Behind stellar performances from their pitching staff, the Giants held the Tigers’ hitters to 20 hits, 36 strikeouts, and yielded only five extra-base hits.
The Tigers, who ran into a complete juggernaut, hit .101 in the series. The inconsistent hitting prevented Detroit from building any kind of momentum. When playing a team that can pitch like San Francisco can, offenses need to be at their best. In this case, the Tigers’ bats didn’t even show up. In baseball, a good defense always beats a good offense and the Giants proved that statement true.
Game 1: (SF) Barry Zito vs. (DET) Justin Verlander. SF: 8 DET: 3
In five and two-thirds innings pitched, Zito surrendered one run off of six hits and three strikeouts. Thanks to the Giants’ third baseman, Pablo Sandoval and his three-homer performance, Verlander, who surrendered two Sandoval blasts, only lasted four innings while giving up six hits (five earned).
The Tigers long layoff from the ALCS to the World Series is no excuse for why they were defeated. Even if momentum was lost, with a potent lineup the Tigers possess, the Giants’ pitching simply held them in check to set the tone early in the Series.
Game 2: (SF) Madison Bumgarner vs. (DET) Doug Fister. SF: 2 DET: 0
The struggling Bumgarner, who went into game two with an ERA above 11, performed like he hadn’t given up an earned run all year. In seven solid innings of work, Bumgarner accumulated eight strikeouts while only allowing two hits.
Fister proved to be a tough adversary. In six innings pitched, Fister allowed six total hits and struck out three batters. His troubles came in the bottom of the seventh inning. With the bases loaded and no outs, the Giants’ Brandon Crawford grounded into a double play that allowed Hunter Pence to score from third. Again, clutch hitting and solid pitching accounted for the Giants victory.

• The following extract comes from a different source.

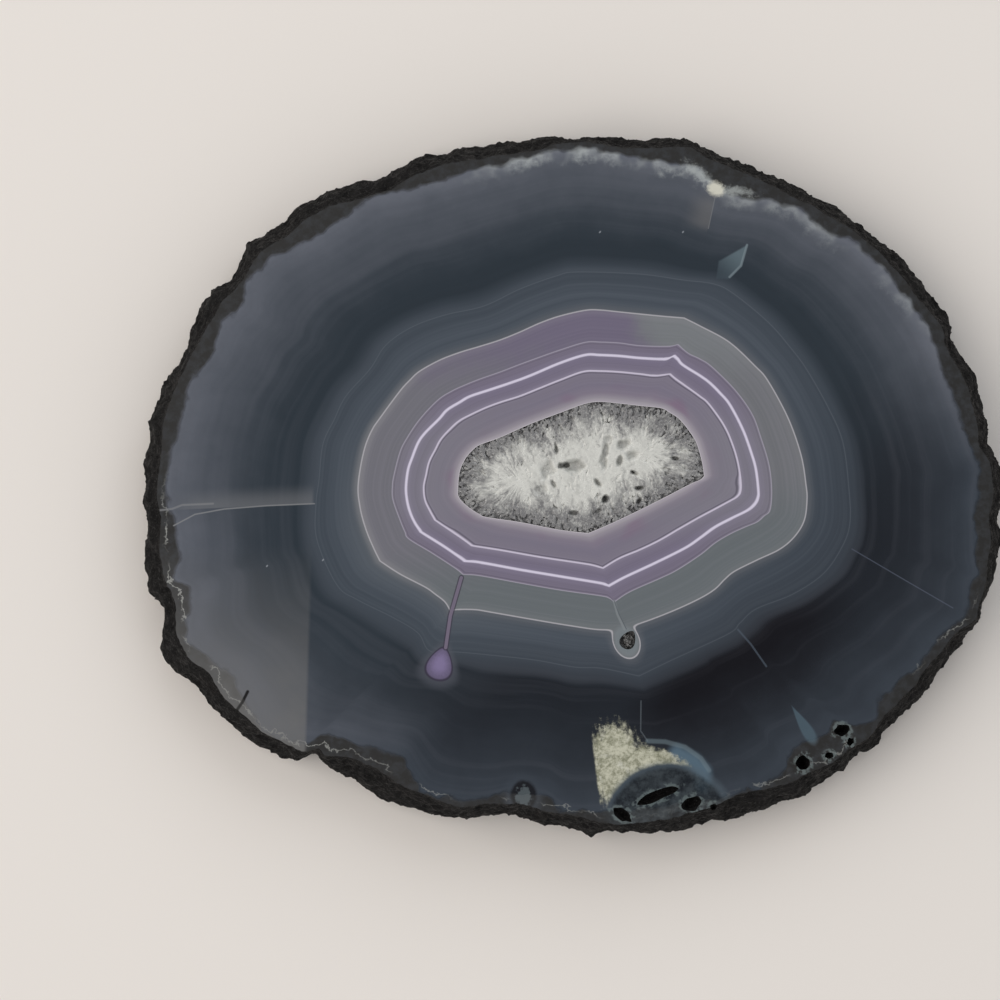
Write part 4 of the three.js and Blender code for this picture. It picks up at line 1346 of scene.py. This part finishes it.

Game 3: (SF) Ryan Vogelsong vs. (DET) Anibal Sanchez. SF: 2 DET: 0
Despite the series shifting from San Francisco to Detroit, the Giant’s momentum carried over as Vogelsong delivered a shutout performance. In five innings of work, Vogelsong struck out three and allowed just five hits.
Sanchez pitched well for Detroit: In seven innings, Sanchez accumulated eight strikeouts. Thanks to Gregor Blanco, his triple in the second inning along with Crawford’s RBI single gave the Giants a slim 2-0 lead and they didn’t look back.
Game 4: (SF) Matt Cain vs. (DET) Max Scherzer. SF: 4 DET: 3
What a way to cap off a sweep in the World Series. With the score tied 3-3 from the sixth inning, the game went into extras. In the bottom of the tenth, a hero was born. The Giants’ designated hitter, Ryan Theriot, led off the inning with a single to right field. The next batter, Crawford, moved Theriot to second base after executing a perfect sacrifice bunt. Tigers pitcher Phil Coke proceeded to strikeout Angel Pagan to get the second out of the inning. With a runner 180 feet from scoring, the Giants’s Marco Scutaro stepped into the batter’s box and delivered the go-ahead single into center field. Giants closer Serigo Romo did his part in the bottom of the tenth by striking out the side, to ultimately crown San Francisco World Series Champions.